Good… and bad, this means the possibility of hangs is still there. After looking at the code a bit more, I think there was one more bug…
If you don't mind testing a bit more, I've prepared a new patch (on trunk, but should probably apply on 0.10 as well). Also, if there's still a hang due to Trac, it will get replaced by a user visible "TimeoutError" exception.
(Side note: while stress-testing the code, I still couldn't trigger any Database is locked exception with SQLite, so it looks like r3830 was really a good idea ;) )
by , 18 years ago
Attachment: | db_pool_timeout-r3868.patch added |
---|
There was apparently a missing decrement of the cursize, potentially the cause for a hang. We'll see…

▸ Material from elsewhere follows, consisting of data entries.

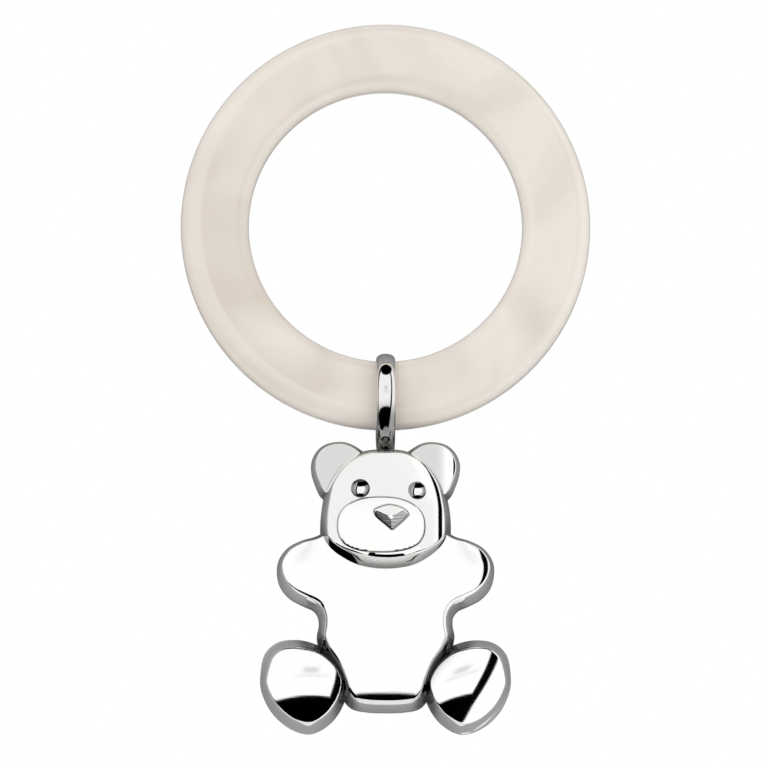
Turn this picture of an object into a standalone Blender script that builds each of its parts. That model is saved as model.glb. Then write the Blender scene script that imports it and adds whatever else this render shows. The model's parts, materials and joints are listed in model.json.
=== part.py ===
"""Baby rattle: a hollow silver teddy bear hanging from a round teething ring.

The bear is two thin stampings soldered edge to edge round a few loose steel
pellets. A half-round wire loop is soldered to the top of the head and runs
round the ring, so the bear swings on the ring. The ring stands in the XZ
plane and the bear faces -Y. The origin is on the inside of the ring, at the
top, where a finger or a hook carries it. Lengths are in metres.
"""
import math

import bpy

# Driving dimensions
RING_OUTER_RADIUS = 0.0275
RING_INNER_RADIUS = 0.01835
RING_THICKNESS = 0.0066
RING_EDGE_RADIUS = 0.0028
RING_STEPS = 64
RING_CORNER_STEPS = 4

LOOP_INNER_RADIUS = 0.0054
LOOP_WIRE_WIDTH = 0.0025
LOOP_WIRE_THICKNESS = 0.00095
LOOP_WIRE_LAND = 0.00025        # straight side of the half-round wire
LOOP_DROP = 0.00045             # loop centre below the middle of the ring's tube
LOOP_STEPS = 40
LOOP_DOME_STEPS = 8

GAP = 0.0003                    # clearance kept between neighbouring pieces
WALL = 0.0006                   # sheet thickness of both stampings
SKIRT = 0.001                   # how far a raised form runs on below the seam
FORM_STEPS = 24
FORM_CROWN_STEPS = 4

SADDLE_RADIUS = 0.002
SADDLE_TOP = -0.0061            # measured from the swing axis, like all bear heights
SADDLE_BOTTOM = -0.0083

PELLET_RADIUS = 0.0014
PELLET_MARGIN = 0.0003          # free play between a pellet and the belly wall
PELLET_SIDES = (0.0, 0.0031, -0.0031, 0.0062, -0.0062)
BALL_SEGMENTS = 16
BALL_RINGS = 10

# The raised forms of the stamping, seen from the front: centre (side, height),
# half width, half height, lean in degrees away from the middle, mirrored or not
HEAD = ((0.0, -0.01544), 0.0086, 0.0080, 0.0, False)
TORSO = ((0.0, -0.03068), 0.0093, 0.0119, 0.0, False)
EAR = ((0.00621, -0.00950), 0.00378, 0.00365, 0.0, True)
ARM = ((0.00958, -0.02354), 0.00486, 0.00486, 0.0, True)
FOOT = ((0.01113, -0.03901), 0.00491, 0.00710, 35.0, True)
MUZZLE = ((0.0, -0.01760), 0.0062, 0.0039, 0.0, False)
NOSE = ((0.0, -0.01700), 0.0024, 0.0017, 0.0, False)

# For each side: the form, its height above the seam, the flat share of its radius
FRONT_FORMS = (
    (HEAD, 0.0052, 0.60),
    (TORSO, 0.0038, 0.62),
    (EAR, 0.0027, 0.40),
    (ARM, 0.0037, 0.45),
    (FOOT, 0.0057, 0.10),
    (MUZZLE, 0.0060, 0.55),
    (NOSE, 0.0067, 0.40),
)
BACK_FORMS = (
    (HEAD, 0.0032, 0.60),
    (TORSO, 0.0034, 0.62),
    (EAR, 0.0022, 0.40),
    (ARM, 0.0026, 0.45),
    (FOOT, 0.0030, 0.40),
)
CROWN_POWER = 2.4               # squareness of a form's rounded edge
EYE_SPREAD = 0.00383
EYE_HEIGHT = -0.01325
EYE_BALL_RADIUS = 0.0027        # radius of the ball that dents each eye
EYE_BALL_RISE = 0.0072          # that ball's centre above the seam
TRIM_REACH = 0.06

# Worked out from the driving dimensions
RING_CENTRE_Z = -RING_INNER_RADIUS
TUBE_CENTRE_RADIUS = (RING_OUTER_RADIUS + RING_INNER_RADIUS) / 2
SWING_AXIS_Z = RING_CENTRE_Z - TUBE_CENTRE_RADIUS
LOOP_OUTER_RADIUS = LOOP_INNER_RADIUS + LOOP_WIRE_THICKNESS

PEARL = ("pearl_plastic", (0.79, 0.72, 0.65), 0.22, 0.0)
SILVER = ("polished_silver", (0.90, 0.89, 0.87), 0.08, 1.0)
STEEL = ("bright_steel", (0.62, 0.62, 0.63), 0.25, 1.0)


def clear_scene():
    """Remove whatever the file already holds."""
    for obj in list(bpy.data.objects):
        bpy.data.objects.remove(obj, do_unlink=True)


def new_collection(name):
    collection = bpy.data.collections.new(name)
    bpy.context.scene.collection.children.link(collection)
    return collection


def new_material(finish):
    name, colour, roughness, metallic = finish
    material = bpy.data.materials.new(name)
    material.use_nodes = True
    shader = material.node_tree.nodes["Principled BSDF"]
    shader.inputs["Base Color"].default_value = (*colour, 1.0)
    shader.inputs["Roughness"].default_value = roughness
    shader.inputs["Metallic"].default_value = metallic
    return material


def turned(name, profile, steps, closed, collection):
    """Turn a profile of (radius, height) points about the local Z axis."""
    edges = [(i, i + 1) for i in range(len(profile) - 1)]
    if closed:
        edges.append((len(profile) - 1, 0))
    mesh = bpy.data.meshes.new(name)
    mesh.from_pydata([(radius, 0.0, height) for radius, height in profile], edges, [])
    obj = bpy.data.objects.new(name, mesh)
    collection.objects.link(obj)
    screw = obj.modifiers.new("turn", 'SCREW')
    screw.axis = 'Z'
    screw.angle = math.tau
    screw.steps = steps
    screw.render_steps = steps
    screw.use_merge_vertices = not closed
    screw.merge_threshold = 0.00001
    screw.use_smooth_shade = True
    return obj


def add_boolean(obj, operation, other):
    """Cut or join with another object, or with every object of a collection."""
    boolean = obj.modifiers.new(operation.lower(), 'BOOLEAN')
    boolean.operation = operation
    boolean.solver = 'EXACT'
    if isinstance(other, bpy.types.Collection):
        boolean.operand_type = 'COLLECTION'
        boolean.collection = other
    else:
        boolean.object = other


def adopt(obj, name, collection, parent, location, rotation):
    """Name a new object, move it to its collection and place it under its parent."""
    obj.name = name
    obj.data.name = name
    for other in list(obj.users_collection):
        other.objects.unlink(obj)
    collection.objects.link(obj)
    obj.parent = parent
    obj.location = location
    obj.rotation_euler = [math.radians(angle) for angle in rotation]
    return obj


def add_empty(name, collection, parent, location, rotation):
    empty = bpy.data.objects.new(name, None)
    collection.objects.link(empty)
    empty.parent = parent
    empty.location = location
    empty.rotation_euler = [math.radians(angle) for angle in rotation]
    return empty


def mark_cutter(obj):
    obj.hide_render = True
    obj.display_type = 'WIRE'
    return obj


def add_cylinder(name, radius, length, collection, parent, location, rotation):
    bpy.ops.mesh.primitive_cylinder_add(vertices=32, radius=radius, depth=length)
    return adopt(bpy.context.object, name, collection, parent, location, rotation)


def add_sphere(name, radius, collection, parent, location):
    bpy.ops.mesh.primitive_uv_sphere_add(segments=BALL_SEGMENTS, ring_count=BALL_RINGS,
                                         radius=radius)
    return adopt(bpy.context.object, name, collection, parent, location, (0, 0, 0))


def make_ring(parts):
    """Solid ring with a rounded, nearly rectangular section."""
    half = RING_THICKNESS / 2
    outer = RING_OUTER_RADIUS - RING_EDGE_RADIUS
    inner = RING_INNER_RADIUS + RING_EDGE_RADIUS
    lift = half - RING_EDGE_RADIUS
    profile = []
    for radius, height, start in ((outer, lift, 90), (outer, -lift, 0),
                                  (inner, -lift, -90), (inner, lift, -180)):
        for step in range(RING_CORNER_STEPS + 1):
            angle = math.radians(start - 90 * step / RING_CORNER_STEPS)
            profile.append((radius + RING_EDGE_RADIUS * math.cos(angle),
                            height + RING_EDGE_RADIUS * math.sin(angle)))
    ring = turned("teething_ring", profile, RING_STEPS, True, parts)
    ring.location = (0.0, 0.0, RING_CENTRE_Z)
    ring.rotation_euler = (math.radians(90), 0.0, 0.0)
    ring.data.materials.append(new_material(PEARL))


def make_loop(parts, pivot):
    """Closed loop of half-round wire, flat side inwards, its axis along X."""
    half_width = LOOP_WIRE_WIDTH / 2
    land = LOOP_INNER_RADIUS + LOOP_WIRE_LAND
    dome = LOOP_WIRE_THICKNESS - LOOP_WIRE_LAND
    profile = [(LOOP_INNER_RADIUS, half_width)]
    for step in range(LOOP_DOME_STEPS + 1):
        angle = math.radians(90 - 180 * step / LOOP_DOME_STEPS)
        profile.append((land + dome * math.cos(angle), half_width * math.sin(angle)))
    profile.append((LOOP_INNER_RADIUS, -half_width))
    loop = turned("bail_loop", profile, LOOP_STEPS, True, parts)
    adopt(loop, "bail_loop", parts, pivot, (0.0, 0.0, -LOOP_DROP), (0, 90, 0))
    loop.data.materials.append(new_material(SILVER))


def make_saddle(parts, cutters, pivot):
    """Small round foot between loop and head, hollowed to the loop's curve."""
    saddle = add_cylinder("bail_saddle", SADDLE_RADIUS, SADDLE_TOP - SADDLE_BOTTOM, parts,
                          pivot, (0.0, 0.0, (SADDLE_TOP + SADDLE_BOTTOM) / 2), (0, 0, 0))
    cradle = add_cylinder("loop_clearance", LOOP_OUTER_RADIUS + GAP, 4 * SADDLE_RADIUS,
                          cutters, pivot, (0.0, 0.0, -LOOP_DROP), (0, 90, 0))
    mark_cutter(cradle)
    add_boolean(saddle, 'DIFFERENCE', cradle)
    saddle.data.materials.append(new_material(SILVER))


def form_profile(half_width, height, flat_share, skirt):
    """Flat top, then a quarter superellipse down to the seam, then a straight skirt."""
    flat = half_width * flat_share
    profile = [(0.0, height)]
    for step in range(FORM_CROWN_STEPS):
        angle = math.radians(90 * step / FORM_CROWN_STEPS)
        out = math.sin(angle) ** (2 / CROWN_POWER)
        up = math.cos(angle) ** (2 / CROWN_POWER)
        profile.append((flat + (half_width - flat) * out, height * up))
    profile += [(half_width, 0.0), (half_width, -skirt), (0.0, -skirt)]
    return profile


def add_form(name, form, height, flat_share, inset, skirt, collection, frame):
    """Add one raised form, or a mirrored pair, in the stamping's own frame.

    That frame has X to the side, Y up the bear and Z out of the seam plane.
    """
    (side, up), half_width, half_height, lean, mirrored = form
    half_width -= inset
    half_height -= inset
    profile = form_profile(half_width, height - inset, flat_share, skirt)
    for sign in (1, -1) if mirrored else (1,):
        solid = turned(name, profile, FORM_STEPS, False, collection)
        adopt(solid, name, collection, frame, (sign * side, up, 0.0), (0, 0, -sign * lean))
        solid.scale = (1.0, half_height / half_width, 1.0)
        mark_cutter(solid)


def make_stamping(name, forms, dents, frame, parts, cutters):
    """Join the raised forms, hollow them to sheet thickness and trim at the seam."""
    outside = bpy.data.collections.new(name + "_outside")
    inside = bpy.data.collections.new(name + "_inside")
    cutters.children.link(outside)
    cutters.children.link(inside)
    for number, (form, height, flat_share) in enumerate(forms):
        skirt = SKIRT * (1 + 0.1 * number)
        add_form(name + "_form", form, height, flat_share, 0.0, skirt, outside, frame)
        if form is not NOSE:
            add_form(name + "_hollow", form, height, flat_share, WALL, 2 * skirt, inside, frame)

    notch_middle = SADDLE_BOTTOM - GAP + 2 * SADDLE_RADIUS
    mark_cutter(add_cylinder(name + "_notch", SADDLE_RADIUS + GAP, 4 * SADDLE_RADIUS,
                             inside, frame, (0.0, notch_middle, 0.0), (90, 0, 0)))
    for side, up, rise in dents:
        mark_cutter(add_sphere(name + "_dent", EYE_BALL_RADIUS, inside, frame, (side, up, rise)))

    bpy.ops.mesh.primitive_cube_add(size=2 * TRIM_REACH)
    trim = adopt(bpy.context.object, name + "_trim", cutters, frame,
                 (0.0, 0.0, GAP / 2 - TRIM_REACH), (0, 0, 0))
    mark_cutter(trim)

    shell = outside.objects[0]
    outside.objects.unlink(shell)
    parts.objects.link(shell)
    shell.name = name
    shell.data.name = name
    shell.hide_render = False
    shell.display_type = 'TEXTURED'
    add_boolean(shell, 'UNION', outside)
    add_boolean(shell, 'DIFFERENCE', inside)
    add_boolean(shell, 'DIFFERENCE', trim)
    shell.data.materials.append(new_material(SILVER))


def pellet_rest_height(side):
    """Lowest height at which a pellet fits in the hollow belly at this sideways place."""
    (_, middle), half_width, half_height, _, _ = TORSO
    margin = WALL + PELLET_RADIUS + PELLET_MARGIN
    share = side / (half_width - margin)
    return middle - (half_height - margin) * math.sqrt(1 - share * share)


def make_pellets(parts, pivot):
    """Loose steel balls lying at the bottom of the belly."""
    for number, side in enumerate(PELLET_SIDES, start=1):
        place = (side, 0.0, pellet_rest_height(side))
        pellet = add_sphere(f"pellet_{number}", PELLET_RADIUS, parts, pivot, place)
        pellet.data.shade_smooth()
        pellet.data.materials.append(new_material(STEEL))


def main():
    clear_scene()
    parts = new_collection("baby_rattle")
    cutters = new_collection("cutters")
    make_ring(parts)
    pivot = add_empty("bear_pivot", parts, None, (0.0, 0.0, SWING_AXIS_Z), (0, 0, 0))
    make_loop(parts, pivot)
    make_saddle(parts, cutters, pivot)
    eyes = [(sign * EYE_SPREAD, EYE_HEIGHT, EYE_BALL_RISE) for sign in (1, -1)]
    front = add_empty("front_frame", parts, pivot, (0.0, 0.0, 0.0), (90, 0, 0))
    back = add_empty("back_frame", parts, pivot, (0.0, 0.0, 0.0), (90, 0, 180))
    make_stamping("front_shell", FRONT_FORMS, eyes, front, parts, cutters)
    make_stamping("back_shell", BACK_FORMS, [], back, parts, cutters)
    make_pellets(parts, pivot)


main()
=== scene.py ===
"""Looks of the baby rattle: a polished silver teddy bear on a pearly teething ring."""
import json
import math

import bmesh
import bpy
import numpy as np
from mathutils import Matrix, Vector

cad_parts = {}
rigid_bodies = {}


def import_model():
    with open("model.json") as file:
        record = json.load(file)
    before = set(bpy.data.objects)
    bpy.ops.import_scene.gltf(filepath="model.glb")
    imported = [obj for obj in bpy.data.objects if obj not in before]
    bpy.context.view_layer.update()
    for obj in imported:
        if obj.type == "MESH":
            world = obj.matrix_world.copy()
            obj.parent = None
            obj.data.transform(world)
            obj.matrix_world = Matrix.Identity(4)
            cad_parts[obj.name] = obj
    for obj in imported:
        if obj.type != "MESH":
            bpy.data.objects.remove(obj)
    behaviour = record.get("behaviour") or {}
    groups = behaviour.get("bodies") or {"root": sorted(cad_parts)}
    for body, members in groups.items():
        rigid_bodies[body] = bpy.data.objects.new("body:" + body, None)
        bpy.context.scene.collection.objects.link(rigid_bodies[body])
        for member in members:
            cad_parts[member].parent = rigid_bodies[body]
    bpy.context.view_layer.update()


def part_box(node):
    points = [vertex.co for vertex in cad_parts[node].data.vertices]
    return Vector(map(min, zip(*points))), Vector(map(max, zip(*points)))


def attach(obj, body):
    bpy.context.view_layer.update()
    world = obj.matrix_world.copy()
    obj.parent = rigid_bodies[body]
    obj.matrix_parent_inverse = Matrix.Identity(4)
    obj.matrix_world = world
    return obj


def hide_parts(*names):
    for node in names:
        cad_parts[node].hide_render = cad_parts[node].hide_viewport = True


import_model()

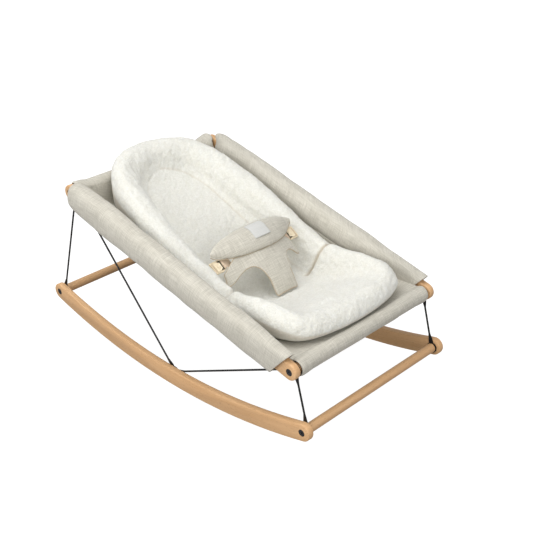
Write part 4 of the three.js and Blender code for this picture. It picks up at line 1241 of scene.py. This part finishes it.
# %% Straps
BUCKLE_X, BUCKLE_S, BUCKLE_N = 0.595 * SLING_HALF, 0.458 * RAIL_MM, -6.0
buckle_away = math.hypot(BUCKLE_S - HINGE_S, BUCKLE_N - HINGE_N)
WIDE_S, WIDE_N = (BUCKLE_S - HINGE_S) / buckle_away, (BUCKLE_N - HINGE_N) / buckle_away
STRAP_HALF = 10.0
BELT_PATH = [
    (-36, -1.4), (-30, 0.5), (-22, 3.0), (-15, 4.4), (-12.2, 4.3), (-11.8, 2.6), (-12.0, 0.6),
]
SIDE_PATH = [(11.9, 2.2), (11.9, -8), (11.9, -22), (11.9, -40)]


def buckle(side, outwards, wide, high):
    """A point of the buckle: outwards from its middle, along its width, and out of its face."""
    s = BUCKLE_S + WIDE_S * wide - WIDE_N * high
    n = BUCKLE_N + WIDE_N * wide + WIDE_S * high
    return seat(side * (BUCKLE_X + outwards), s, n)


def strap(name, body, path, side, node_name):
    """A strip of webbing along a path of (outwards, high) points."""
    path = along_path(path, 40)
    wide = np.linspace(-STRAP_HALF, STRAP_HALF, 13)[None, :]
    points = buckle(side, path[:, :1], wide, path[:, 1:])
    piece = cloth_grid(name, points, flip=side > 0)
    piece.data.materials.append(webbing)
    modifier(piece, "SOLIDIFY", "tape", thickness=0.0014, offset=0.0)
    modifier(piece, "BEVEL", "edge", width=0.0004, segments=2, limit_method="ANGLE")
    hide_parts(node_name)
    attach(piece, body)
    return piece


for side, sign in SIDES.items():
    strap(f"belt_strap_tape_{side}", HARNESS, BELT_PATH, sign, f"belt_strap_{side}")
    strap(f"side_strap_tape_{side}", SEAT, SIDE_PATH, sign, f"side_strap_{side}")
print("straps")

# %% [markdown]
# The seat stands on a white paper floor that shows almost no shadow, as in a catalogue.
# The paper glows evenly where the camera sees it, and for every other ray it is a dull
# grey, so that it doesn't light the seat from below.

# %% Floor
FLOOR_GAP = 0.0005
bpy.ops.mesh.primitive_plane_add(size=30)
floor = bpy.context.object
floor.name = "floor"
floor.location.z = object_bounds()[0].z - FLOOR_GAP
floor_finish, tree, shader = new_finish(
    "floor paper", Roughness=0.9, Specular_IOR_Level=0.1, Emission_Strength=0.93
)
place = node(tree, "ShaderNodeTexCoord").outputs["Object"]
paper = blend_colours(tree, noise_of(tree, place, 3.0), (0.30, 0.30, 0.30), (0.32, 0.32, 0.32))
grey = node(tree, "ShaderNodeBsdfDiffuse", {"Color": paper}).outputs[0]
shader.inputs["Base Color"].default_value = (0.25, 0.25, 0.25, 1)
shader.inputs["Emission Color"].default_value = (1, 1, 1, 1)
seen = node(tree, "ShaderNodeLightPath").outputs["Is Camera Ray"]
both = node(tree, "ShaderNodeMixShader", {0: seen, 1: grey, 2: shader.outputs[0]}).outputs[0]
tree.links.new(both, tree.nodes["Material Output"].inputs["Surface"])
floor.data.materials.append(floor_finish)
print("floor at", round(floor.location.z / MM, 2), "mm")

# %% [markdown]
# One broad soft light hangs above, weaker ones stand at the sitter's right and beyond the
# foot end, and a bright surround fills the rest.

# %% Lights and camera
SEAT_MIDDLE = Vector((0, 0, 0.2))


def area_light(name, place, size, power):
    """A square light that points at the middle of the seat."""
    data = bpy.data.lights.new(name, "AREA")
    data.shape = "SQUARE"
    data.size = size
    data.energy = power
    made = bpy.data.objects.new(name, data)
    made.location = place
    made.rotation_euler = (SEAT_MIDDLE - Vector(place)).to_track_quat("-Z", "Y").to_euler()
    bpy.context.scene.collection.objects.link(made)


area_light("sky panel", (-0.5, 0.1, 2.6), 2.2, 38)
area_light("side panel", (-2.5, 0.1, 1.35), 1.6, 32)
area_light("front panel", (-1.0, -2.6, 1.5), 1.8, 27)
world = bpy.data.worlds.new("surround")
bpy.context.scene.world = world
world.use_nodes = True
surround = world.node_tree.nodes["Background"]
surround.inputs["Color"].default_value = (1, 1, 1, 1)
surround.inputs["Strength"].default_value = 0.45
bpy.context.scene.view_settings.view_transform = "Standard"

camera = bpy.data.objects.new("camera", bpy.data.cameras.new("camera"))
camera.data.lens = 68.507
camera.data.sensor_width = 36.0
camera.location = (-1.37465, -1.42293, 1.27452)
camera.rotation_euler = (math.radians(61.55), math.radians(0.02), math.radians(-45.79))
bpy.context.scene.collection.objects.link(camera)
bpy.context.scene.camera = camera
print("stage ready")
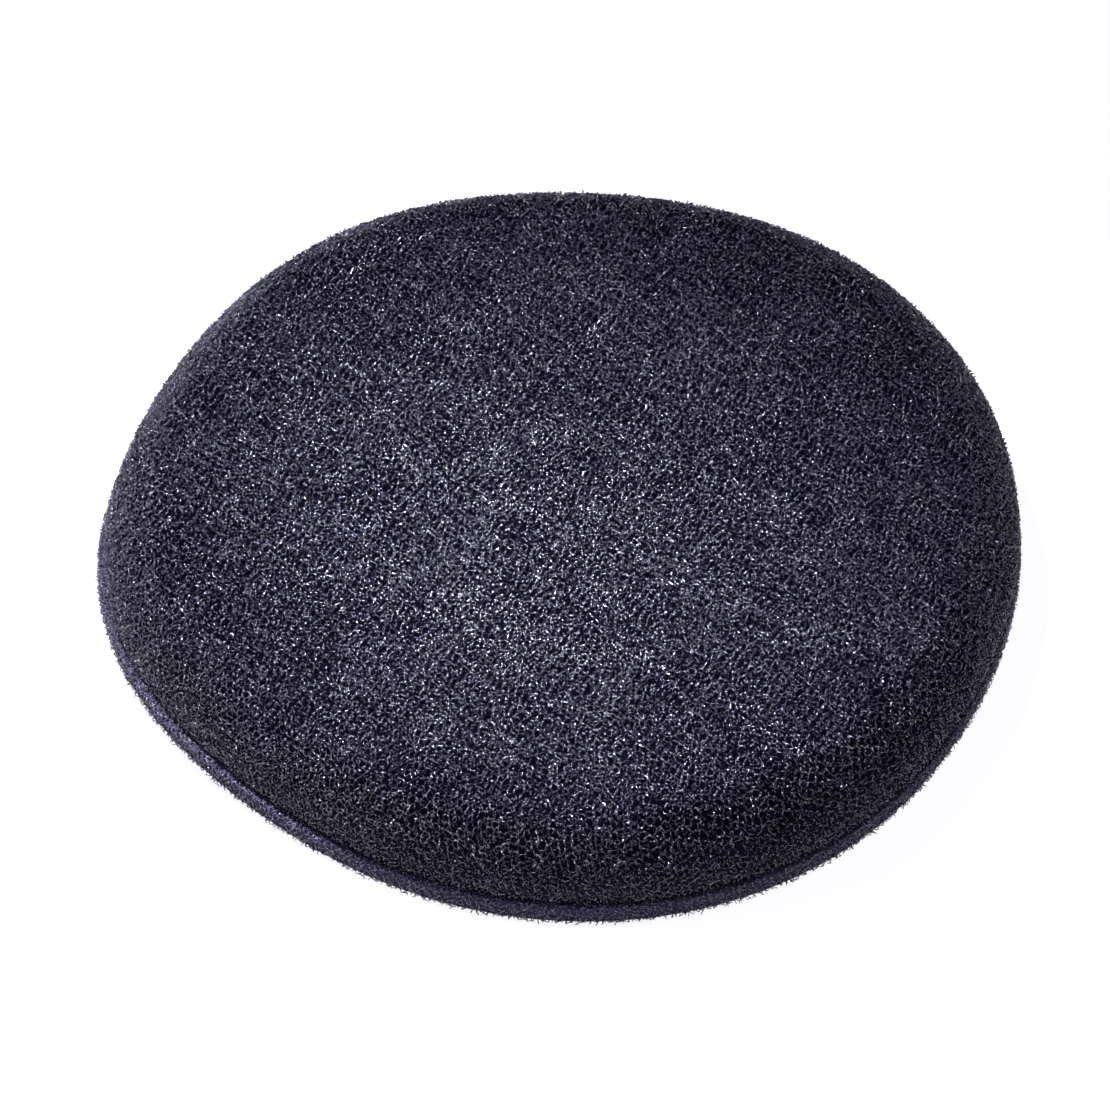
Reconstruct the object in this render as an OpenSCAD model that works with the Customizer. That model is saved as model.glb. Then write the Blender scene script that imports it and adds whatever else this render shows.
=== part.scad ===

comment:42 by , 18 years ago
Trying the patch out now. Looks like the first week of good behavior was a slight fluke, the server's back to hanging about once a day now.
comment:43 by , 18 years ago
At least some of the hangs seem to be due to a bug in Twisted's WSGI container. Once this is resolved, I'll open a new ticket if I still have problems, since it seems like the issue originally associated with this ticket is indeed resolved.
comment:44 by , 18 years ago
No sooner than I speak does it hang due to a different bug… Filed #3923
I sometimes get this error message too on FreeBSD 6.1 AMD64, with Apache 2.2.3 and FastCGI 2.4.2, using Trac 0.10-dev (r3623).
When this error occurs, the message is repeatedly written to the apache error log until that partition gets filled. Restarting the webserver gets things going again until the same problem occurs a few days later.